> **Work to be completed**:
Reproduce only the top of the records, down to and including the line containing "import * as".

begin Input rows

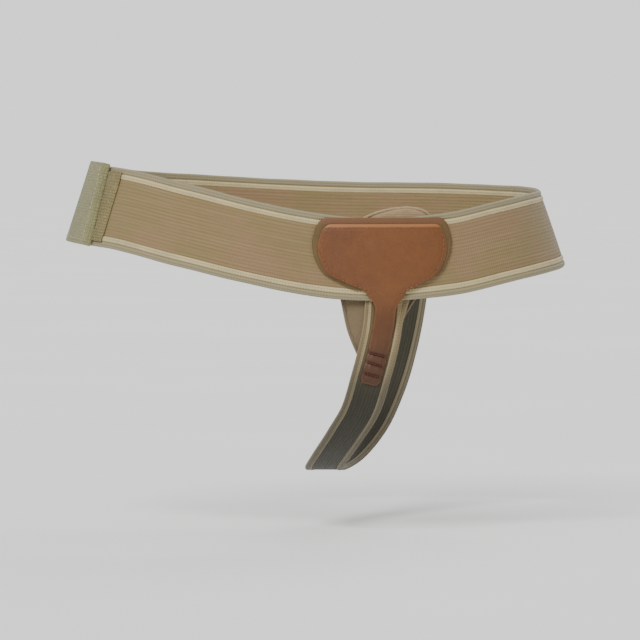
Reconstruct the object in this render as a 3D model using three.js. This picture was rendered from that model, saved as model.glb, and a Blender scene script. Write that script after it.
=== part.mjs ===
// A single-sided hernia belt in the form that it has when worn.
// An elastic band goes round the hips and closes with hook and loop at the right hip. A leather plate on
// its front carries a groin pad on the body side, and a leather tongue that holds the top of a leg strap.
// The leg strap runs down over the pad's tip, between the legs, and up to the back of the band.
// X points to the wearer's left, Z up, and the front faces -Y. The origin is the middle of the hip loop.
// All sizes are in millimetres, and angles round the hips are in degrees from the front, left positive.

import * as THREE from "three";

const GAP = 0.3; // between pieces that lie on each other

// The hips, at the middle line of the band
const HIP_WIDTH = 288;
const HIP_DEPTH = 206;
const HIP_SQUARENESS = 2.3; // 2 is a plain ellipse
const HIP_DIP = 35; // from the highest point of the band to its lowest
const HIP_LEAN = 19; // degrees by which the lower edge stands out, where it stands out most
const HIP_COURSE = [
  { at: -180, height: 0.4, lean: 0.55 },
  { at: -135, height: 0.68, lean: 0.8 },
  { at: -90, height: 1, lean: 0.95 },
  { at: -63.5, height: 0.86, lean: 0.62 },
  { at: -44, height: 0.34, lean: 0.2 },
  { at: -22, height: -0.28, lean: -0.1 },
  { at: 0, height: -0.72, lean: -0.16 },
  { at: 21, height: -0.87, lean: -0.16 },
  { at: 42, height: -0.66, lean: -0.06 },
  { at: 56, height: -0.3, lean: 0.3 },
  { at: 71, height: 0.0, lean: 0.75 },
  { at: 90, height: 0.17, lean: 1 },
  { at: 135, height: 0.34, lean: 0.8 },
];

// Elastic band: a woven middle between two thicker edges
const BAND_WIDTH = 50;
const BAND_THICKNESS = 1.8;
const EDGE_WIDTH = 7;
const EDGE_THICKNESS = 2.4;
const BAND_STEP = 9; // length of one facet along the band

// Closure at the right hip
const CLOSURE_ANGLE = -70; // where the upper layer of the band ends
const CLOSURE_OVERLAP = 70;
const CLOSURE_RAMP = 60; // length in which the upper layer lifts over the lower one
const TAB_LENGTH = 60;
const TAB_OVERHANG = 1; // how far the tab stands past each edge of the band
const TAB_THICKNESS = 1.4;
const TAB_LIP = 1.4; // the turned end that covers the cut end of the band
const PATCH_SHOWING = 14; // of the hook patch, in front of the tab
const PATCH_SLANT = 5; // less of it shows at the lower edge
const PATCH_HEIGHT = 44;
const PATCH_THICKNESS = 1.2;

// Leather plate on the front of the band
const PLATE_OFFSET = 37.6; // from the middle of the front to the plate's middle
const PLATE_WIDTH = 87;
const PLATE_HEIGHT = 44;
const PLATE_TOP = 25.6; // above the middle line of the band
const PLATE_THICKNESS = 1.4;
const FACING_INSET = 3.8; // the facing's border inside the plate's edge
const FACING_THICKNESS = 1.4;
const PLATE_OUTLINE = [
  { down: 0, half: 0.86 },
  { down: 0.07, half: 0.955 },
  { down: 0.16, half: 0.987 },
  { down: 0.34, half: 1 },
  { down: 0.55, half: 0.935 },
  { down: 0.76, half: 0.79 },
  { down: 0.88, half: 0.58 },
  { down: 0.96, half: 0.42 },
  { down: 1, half: 0.33 },
];

// Leather tongue from the facing down the leg strap
const TONGUE_WIDTH = 12.4;
const TONGUE_LENGTH = 58; // below the plate
const TONGUE_DROP = 22; // length in which the tongue comes down from the band to the strap
const NECK_SPREAD = 12; // height below the plate over which the facing narrows to the tongue

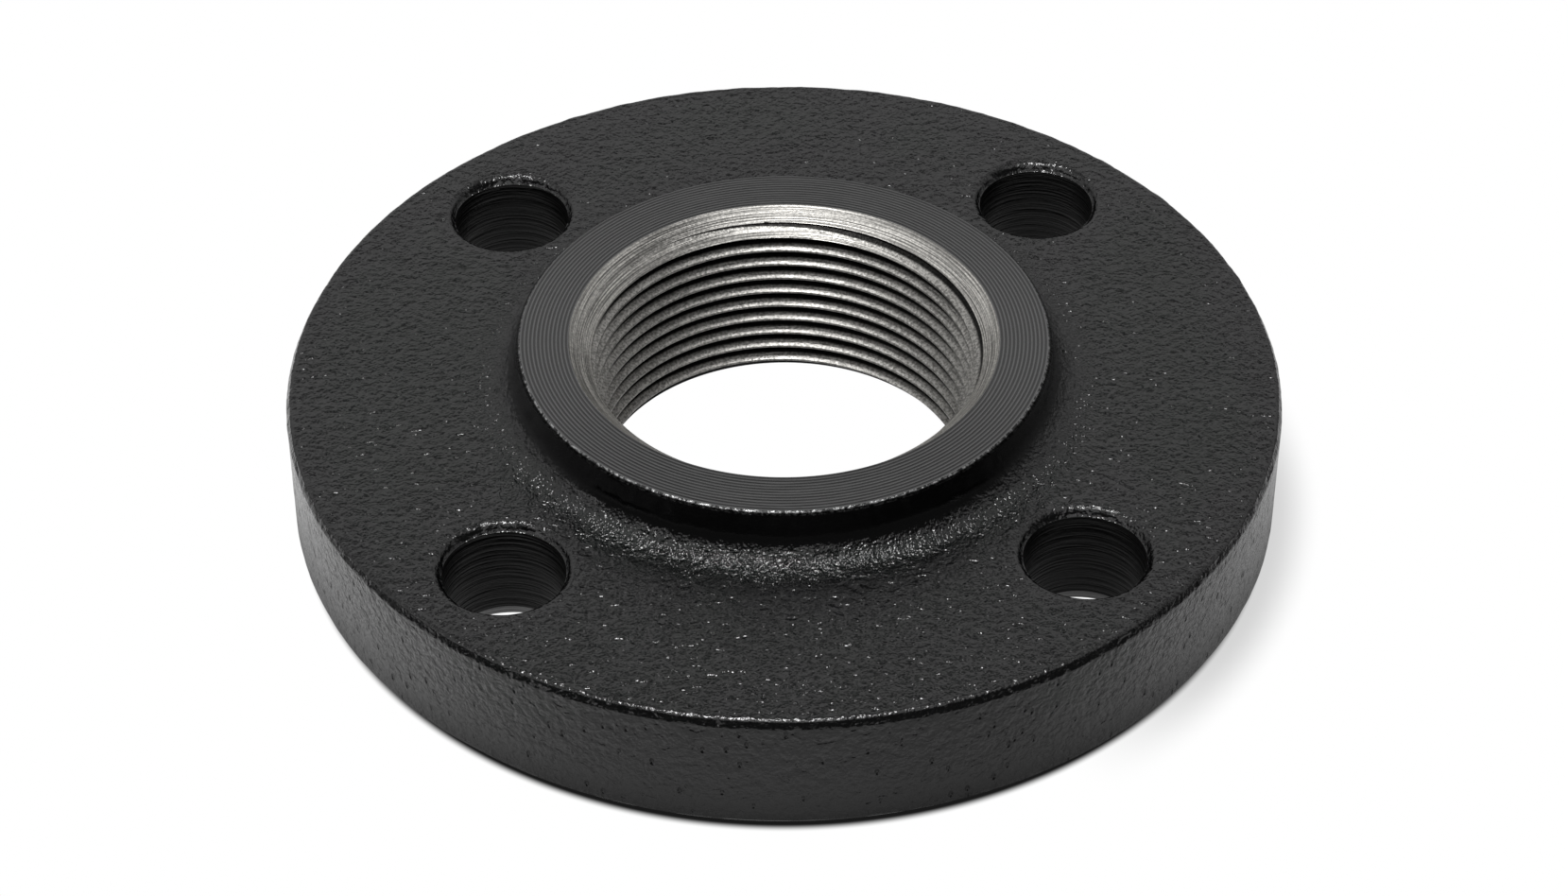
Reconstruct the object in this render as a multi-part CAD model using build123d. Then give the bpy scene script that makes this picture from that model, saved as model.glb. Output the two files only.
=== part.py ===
from build123d import *
import math
import os

# Threaded pipe flange, forged in one piece and then turned, drilled and tapped.
# It lies on its raised face. The origin is the centre of that face, and +Z runs up the bore, out of the hub.
# Lengths are in millimetres and angles in degrees.

# Disc
disc_diameter = 177.8
disc_thickness = 23.8
rim_top_chamfer = 1.5
rim_bottom_chamfer = 1.2

# Raised face, the sealing face under the disc
raised_face_diameter = 104.8
raised_face_height = 1.6

# Hub
hub_diameter = 95.0
hub_height = 8.9
hub_draft = 5.0
hub_foot_radius = 6.0
hub_edge_break = 0.6

# Bore, as drilled for a 2-1/2 inch taper pipe thread
bore_diameter = 66.7
bore_exit_chamfer = 0.8
countersink_diameter = 76.5
countersink_angle = 90.0

# Bolt holes, set in from the rim, each with a small chamfer above and a deeper flare below
bolt_hole_centre_to_rim = 19.05
bolt_count = 4
bolt_hole_diameter = 21.2
bolt_hole_mouth_diameter = 24.2
bolt_hole_mouth_depth = 1.4
bolt_hole_flare_diameter = 28.8
bolt_hole_flare_depth = 5.0

bolt_circle_diameter = disc_diameter - 2 * bolt_hole_centre_to_rim

# Levels along the axis
disc_bottom = raised_face_height
disc_top = disc_bottom + disc_thickness
hub_top = disc_top + hub_height

# How far a cutting tool runs past the faces that it cuts
overrun = 5.0


def corner(section, radius, level):
    """The corner of a half section at a radius and a level."""
    return section.vertices().sort_by_distance((radius, level))[0]


def turned(outline):
    """Solid of revolution about the bore's axis, from an outline of radius and level pairs."""
    with BuildPart() as solid:
        with BuildSketch(Plane.XZ):
            with BuildLine():
                Polyline(*outline, close=True)
            make_face()
        revolve(axis=Axis.Z)
    return solid.part


def forging():
    """Disc, drafted hub and raised face, turned from one half section with a full centre."""
    rim = disc_diameter / 2
    hub_end = hub_diameter / 2
    hub_foot = hub_end + hub_height * math.tan(math.radians(hub_draft))
    face_edge = raised_face_diameter / 2
    with BuildPart() as blank:
        with BuildSketch(Plane.XZ) as section:
            with BuildLine():
                Polyline(
                    (0, 0),
                    (face_edge, 0),
                    (face_edge, disc_bottom),
                    (rim, disc_bottom),
                    (rim, disc_top),
                    (hub_foot, disc_top),
                    (hub_end, hub_top),
                    (0, hub_top),
                    close=True,
                )
            make_face()
            fillet(corner(section, hub_foot, disc_top), radius=hub_foot_radius)
            chamfer(corner(section, hub_end, hub_top), length=hub_edge_break)
            chamfer(corner(section, rim, disc_top), length=rim_top_chamfer)
            chamfer(corner(section, rim, disc_bottom), length=rim_bottom_chamfer)
        revolve(axis=Axis.Z)
    return blank.part


def bore_cutter():
    """Bore with its countersink at the hub and a small chamfer at the raised face."""
    bore = bore_diameter / 2
    countersink = countersink_diameter / 2
    slope = math.tan(math.radians(countersink_angle / 2))
    return turned(
        [
            (0, -overrun),
            (bore + bore_exit_chamfer + overrun, -overrun),
            (bore, bore_exit_chamfer),
            (bore, hub_top - (countersink - bore) / slope),
            (countersink + overrun * slope, hub_top + overrun),
            (0, hub_top + overrun),
        ]
    )


def bolt_hole_cutter():
    """One bolt hole through the disc, with its chamfered mouth above and its flare below."""
    hole = bolt_hole_diameter / 2
    mouth_slope = (bolt_hole_mouth_diameter - bolt_hole_diameter) / 2 / bolt_hole_mouth_depth
    flare_slope = (bolt_hole_flare_diameter - bolt_hole_diameter) / 2 / bolt_hole_flare_depth
    return turned(
        [
            (0, disc_bottom - overrun),
            (hole + (bolt_hole_flare_depth + overrun) * flare_slope, disc_bottom - overrun),
            (hole, disc_bottom + bolt_hole_flare_depth),
            (hole, disc_top - bolt_hole_mouth_depth),
            (hole + (bolt_hole_mouth_depth + overrun) * mouth_slope, disc_top + overrun),
            (0, disc_top + overrun),
        ]
    )


def flange():
    """The whole flange, its bolt holes set evenly astride the centre lines."""
    first_hole = 180 / bolt_count
    body = forging() - bore_cutter()
    for place in PolarLocations(bolt_circle_diameter / 2, bolt_count, start_angle=first_hole):
        body -= place * bolt_hole_cutter()
    return body


os.makedirs("parts", exist_ok=True)
export_step(flange(), "parts/flange.step")
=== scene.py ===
"""The looks of a forged pipe flange: painted skin, turned hub, bare countersink and taper thread."""

import math

import bmesh
import bpy
import numpy as np
from mathutils import Matrix, Vector, noise


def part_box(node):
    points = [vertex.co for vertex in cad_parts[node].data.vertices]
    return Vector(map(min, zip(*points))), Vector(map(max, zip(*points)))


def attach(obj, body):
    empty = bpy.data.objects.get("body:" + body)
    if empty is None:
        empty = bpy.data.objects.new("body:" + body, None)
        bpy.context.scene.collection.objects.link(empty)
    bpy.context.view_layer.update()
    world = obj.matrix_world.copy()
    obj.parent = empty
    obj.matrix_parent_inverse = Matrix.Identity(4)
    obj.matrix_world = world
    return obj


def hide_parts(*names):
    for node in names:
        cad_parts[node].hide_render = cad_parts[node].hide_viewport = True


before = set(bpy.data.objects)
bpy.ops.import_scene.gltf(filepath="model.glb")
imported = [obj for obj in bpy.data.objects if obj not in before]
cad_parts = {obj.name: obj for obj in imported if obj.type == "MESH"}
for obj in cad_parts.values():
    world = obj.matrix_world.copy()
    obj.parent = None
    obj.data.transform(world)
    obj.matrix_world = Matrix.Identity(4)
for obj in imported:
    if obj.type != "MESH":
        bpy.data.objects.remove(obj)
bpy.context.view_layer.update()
low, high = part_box("flange")

# Lengths are in millimetres, and become metres where a mesh, lamp or camera is made
MM = 0.001

# Disc and raised face
rim_radius = (high.x - low.x) / 2 / MM
hub_top = (high.z - low.z) / MM
hub_height = 8.9
disc_top = hub_top - hub_height
disc_bottom = 1.6
rim_top_chamfer = 1.5
rim_bottom_chamfer = 1.2
raised_face_radius = 52.4
raised_face_break = 0.25
plate_edge = rim_radius - rim_top_chamfer
under_edge = rim_radius - rim_bottom_chamfer

# The rim's top edge from the plate outwards, as shares of the chamfer's width and depth
rim_edge_shape = [
    (0.0, 0.0),
    (0.14, 0.01),
    (0.28, 0.04),
    (0.42, 0.11),
    (0.56, 0.19),
    (0.60, 0.25),
    (0.985, 0.97),
    (1.0, 1.0),
]

# Hub and bore
hub_radius = 47.5
hub_draft = math.radians(5)
hub_foot_fillet = 6.0
hub_edge_break = 0.6
countersink_radius = 38.25
bore_exit_radius = 34.15

# Turned grooves of the hub's face, and where across a groove its root lies
face_groove_count = 12
face_groove_depth = 0.055
face_groove_root = 0.42
face_edge_land = 0.2
face_groove_start = hub_radius - hub_edge_break - face_edge_land
face_groove_width = (face_groove_start - countersink_radius) / face_groove_count

# One groove's section, as shares of its width and depth
face_groove_shape = [(0.22, 0.8), (face_groove_root, 1.0), (0.62, 0.8), (0.84, 0.0), (1.0, 0.0)]

# Bolt holes. The lip stands out from the wall and down from the plate, the burr out and up from the neck
bolt_count = 4
bolt_hole_centre_to_rim = 19.05
bolt_circle_radius = rim_radius - bolt_hole_centre_to_rim
bolt_hole_radius = 10.6
bolt_mouth_radius = 12.1
bolt_mouth_depth = 1.4
bolt_mouth_lip = (0.85, 0.28)
bolt_mouth_burr = (0.20, 0.10)
bolt_flare_radius = 14.4
bolt_flare_depth = 5.0

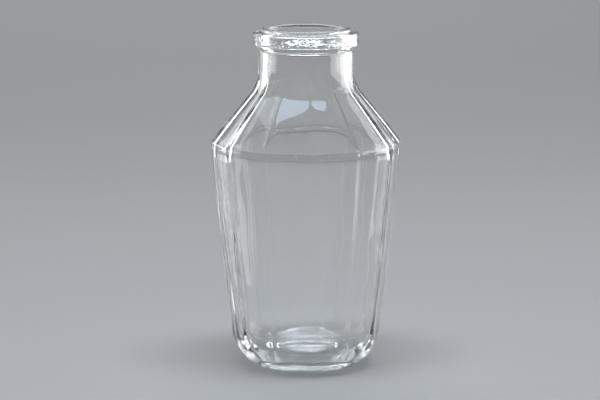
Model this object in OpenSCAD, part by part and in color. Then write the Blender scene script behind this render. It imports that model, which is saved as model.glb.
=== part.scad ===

end Input rows

> **Full response**:
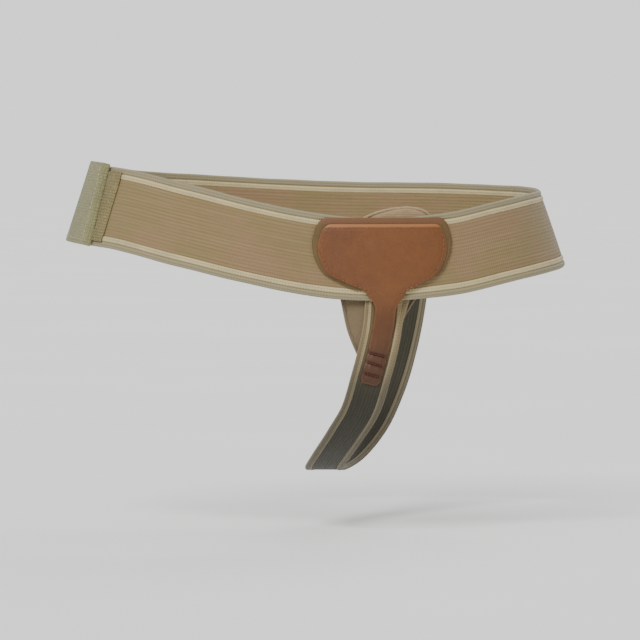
Reconstruct the object in this render as a 3D model using three.js. This picture was rendered from that model, saved as model.glb, and a Blender scene script. Write that script after it.
=== part.mjs ===
// A single-sided hernia belt in the form that it has when worn.
// An elastic band goes round the hips and closes with hook and loop at the right hip. A leather plate on
// its front carries a groin pad on the body side, and a leather tongue that holds the top of a leg strap.
// The leg strap runs down over the pad's tip, between the legs, and up to the back of the band.
// X points to the wearer's left, Z up, and the front faces -Y. The origin is the middle of the hip loop.
// All sizes are in millimetres, and angles round the hips are in degrees from the front, left positive.

import * as THREE from "three";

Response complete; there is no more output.